Giancarlo Giorgetti sta facendo del tutto per confermare la sostenibilità del debito italiano, sia con una politica di bilancio prudente, sia spingendo su strumenti finanziari in grado di attrarre il risparmio interno. La quota di titoli pubblici in mano al pubblico italiano sta aumentando ed è un segnale di stabilità. Quest’anno occorre rinnovare titoli per circa 400 miliardi di euro, i risparmiatori italiani detengono ancora 1.100 miliardi di euro nei conti correnti (quindi senza remunerazione), insomma c’è un bel salvadanaio al quale attingere. Ma non è tutt’oro quel che luccica.
Con un debito pubblico pari al 140% del Pil, ma che in termini assoluti viaggia verso i tremila miliardi di euro, qualsiasi ministro del Tesoro dovrà darsi da fare per attingere al risparmio nazionale (la ricchezza finanziaria supera i cinquemila miliardi di euro), tuttavia questo riduce l’impiego produttivo di risorse che dovrebbero essere destinate agli investimenti, quindi a sostenere la crescita. E qui veniamo al secondo punto interrogativo.
Fitch prevede un aumento del prodotto lordo dello 0,7%, allineandosi alla maggior parte delle stime (Fmi, Banca d’Italia, Ocse) che oscillano tra 0,6% e 0,7%. Il Governo è più ottimista e scommette sull’un per cento. Nel primo trimestre l’Istat calcola che sia cresciuto dello 0,3% in linea con la media dell’Eurozona, meglio di Francia e Germania, peggio della Spagna. La crescita acquisita, tenendo conto dell’effetto trascinamento è pari a mezzo punto percentuale, ciò vuol dire che se l’economia si fermasse del tutto nei prossimi tre trimestri, l’Italia registrerebbe una crescita dello 0,5%. Dunque, è possibile che alla fine gli esperti del Tesoro azzecchino le previsioni più di quelli delle istituzioni internazionali.
Ma i calcoli degli statistici, importanti anche perché influiscono sulle aspettative che orientano le scelte delle imprese, non si discostano da uno scenario molto modesto.
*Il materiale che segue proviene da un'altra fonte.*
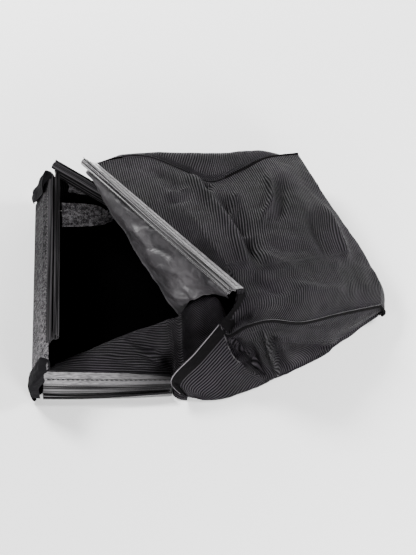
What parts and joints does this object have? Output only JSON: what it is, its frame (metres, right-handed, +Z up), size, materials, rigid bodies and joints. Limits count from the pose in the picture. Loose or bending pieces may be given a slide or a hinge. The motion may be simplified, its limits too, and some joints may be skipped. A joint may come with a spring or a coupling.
{
  "type": "mower grass collection bag",
  "caption": "Empty mower grass collection bag lying open on its base, with mesh sides and top, a pebbled vinyl base, a satin lining and plastic clip channels round its mouth.",
  "frame": {"origin": "on the ground, under the centre of the bag's box", "axes": "+X from the open mouth to the closed rear, +Y from the near side to the far side, +Z up"},
  "size_m": [0.6524, 0.5178, 0.2035],
  "materials": {
    "mesh_cloth": "black ribbed mesh cloth with fine holes",
    "vinyl": "pebbled grey-black vinyl-coated cloth, half gloss",
    "satin": "thin dark grey coated satin cloth, soft sheen",
    "channel_plastic": "glossy black soft plastic",
    "tape": "matt black binding tape",
    "thread": "black thread"
  },
  "bodies": {
    "root": {"base_panel": "vinyl", "near_side_panel": "mesh_cloth", "far_side_panel": "mesh_cloth", "top_panel": "mesh_cloth", "near_corner_gusset": "satin", "far_corner_gusset": "satin", "lining": "satin", "inner_vinyl_fold": "vinyl", "inner_corner_patch": "vinyl", "near_hem_tape": "tape", "far_hem_tape": "tape", "left_channel": "channel_plastic", "near_channel": "channel_plastic", "far_channel": "channel_plastic", "top_channel": "channel_plastic", "left_channel_stitching": "thread", "near_channel_stitching": "thread", "far_channel_stitching": "thread", "top_channel_stitching": "thread", "near_top_seam_binding": "tape", "far_top_seam_binding": "tape", "near_base_seam_binding": "tape", "far_base_seam_binding": "tape", "rear_seam_binding": "tape"}
  },
  "joints": []
}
Nel 2022 il Pil era aumentato del 4%, lo scorso anno s’è fermato allo 0,9%. Insomma, siamo in decelerazione. Se guardiamo alla domanda che tira lo sviluppo, vediamo che quella interna è piatta e si spegne anche la spinta che il Superbonus aveva dato all’edilizia. Mentre si aspetta che con l’estate il turismo torni a dare il proprio contributo, per il momento tutto dipende da quella estera, quindi dalle imprese che esportano. Tutto resta sulle loro spalle. Nell’attesa che il Pnrr si metta davvero in moto e dia quel sostegno sperato forse in modo troppo ottimistico.
Siccome abbiamo introdotto le speranze, non possiamo non tornare a battere sul tasto della politica monetaria. L’inflazione scende, più che negli Stati Uniti, dunque non ha senso che la Bce attenda le decisioni della Federal Reserve. C’è un certo ottimismo e gli osservatori prevedono un taglio a giugno. Fabio Panetta Governatore della Banca d’Italia lo ha chiesto in modo esplicito. Ma attenzione, non c’è da farsi illusioni: sarà solo un ritocco, forse i tassi di riferimento potranno scendere dal 4,5% al 4% a fronte di un’inflazione annua scesa al 2,4%. Dunque il costo del denaro resterà ancora molto elevato. Ciò significa che i margini di manovra per la politica fiscale sono ancora minimi.
In questi 18 mesi di Governo il debito pubblico è cresciuto di 104 miliardi di euro. Non si può aumentare la domanda interna redistribuendo denaro che non c’è. Lo si è visto con il rinvio all’anno prossimo dei 100 euro promessi e ampiamente pubblicizzati da Giorgia Meloni. È toccato al viceministro dell’Economia Maurizio Leo spiegare con il suo tono di buon senso che non c’è trippa per gatti (anche lui è romano de’ Roma). Si continuano a promettere stimoli, sostegni, spese per sostenere aziende in crisi, per spingere i settori strategici, per l’Intelligenza artificiale, per ridurre il divario digitale, per la difesa (scelta non più rinviabile per la quale occorre quasi un punto di Pil). Con lo 0,7%, ma anche con l’un per cento, la torta resta troppo piccola.